In conclusion, the NHL needs to do a better job of educating fans and players alike on what is legal and what is not. I've been around BSH and the SB nation community long enough to know that (or to think I knew that) when the primary point of contact is the head, then the play is worthy of a suspension. However, at this point, as a Flyer fan and watching the three above incidents I've realized that the "primary point of the contact" is no longer the most important factor in deciding discipline in the NHL. The real deciding factors go as followed: 1. Who made the hit. If it's a "good guy" aka. Jordan Staal, Marc-Edward Vlassic, Kronwall has become the main factor. If any of the three hits are made by Jody Shelley or Zac Rinaldo---there is MINIMUM of a two game suspension. 2. Did the player get hurt? In the Shelley video, Shannahan clearly says that "I've also taken into consideration that Boyce was injured on the play." Coby, Danny and Jake were all not seriously injured. If they got hurt, the discipline would change. The NHL needs to consider the event more than who's involved and the after effects because right now, no Flyers fans OR Flyers themselves can honestly say they understand the rules.

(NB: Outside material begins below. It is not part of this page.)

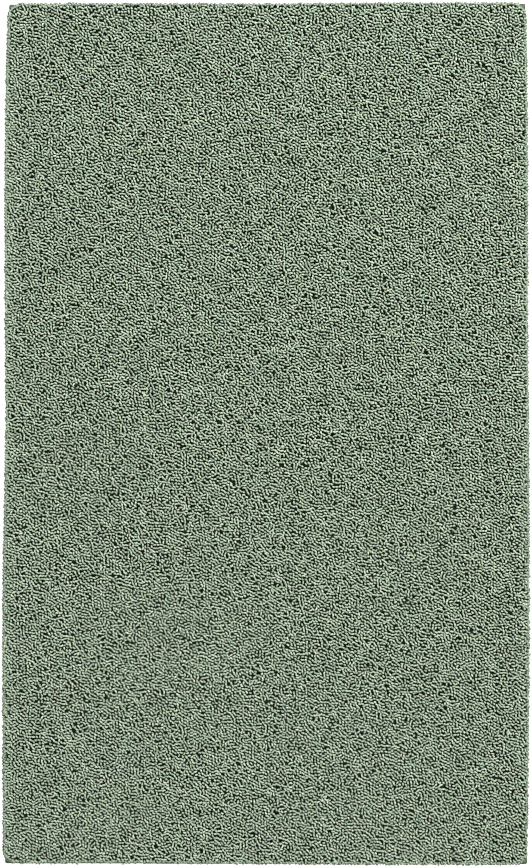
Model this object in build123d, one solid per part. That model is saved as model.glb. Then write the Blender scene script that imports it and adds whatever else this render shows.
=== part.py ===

PS: The instigator rule just fucking has to go. It is horrible. If you want to eliminate concussions and dirty hits you MUST make people be held accountable for their actions. Being able to pick and choose your spots for brain-damaging body checks and not having to answer for them is wrong. One reason I love hockey compared to football or basketball is the accountability. I've always wondered how reluctant safeties in football would be to crush a WR if they had to fight a 6-5 275 LB tight end if the delivered hit was illegal. I'm 100% okay with good shoulder to chest hits---I love them. But if the NHL wants to get serious with this whole hitting the head shit, get the instigator out of the game. When guys like Brian Burke are releasing their heavyweights because they really do serve no purpose anymore and these little rats get to go around doing anything they please and not having to stand up for themselves---it just blows my mind how the NHL administration doesn't see the connection with accountability and concussions.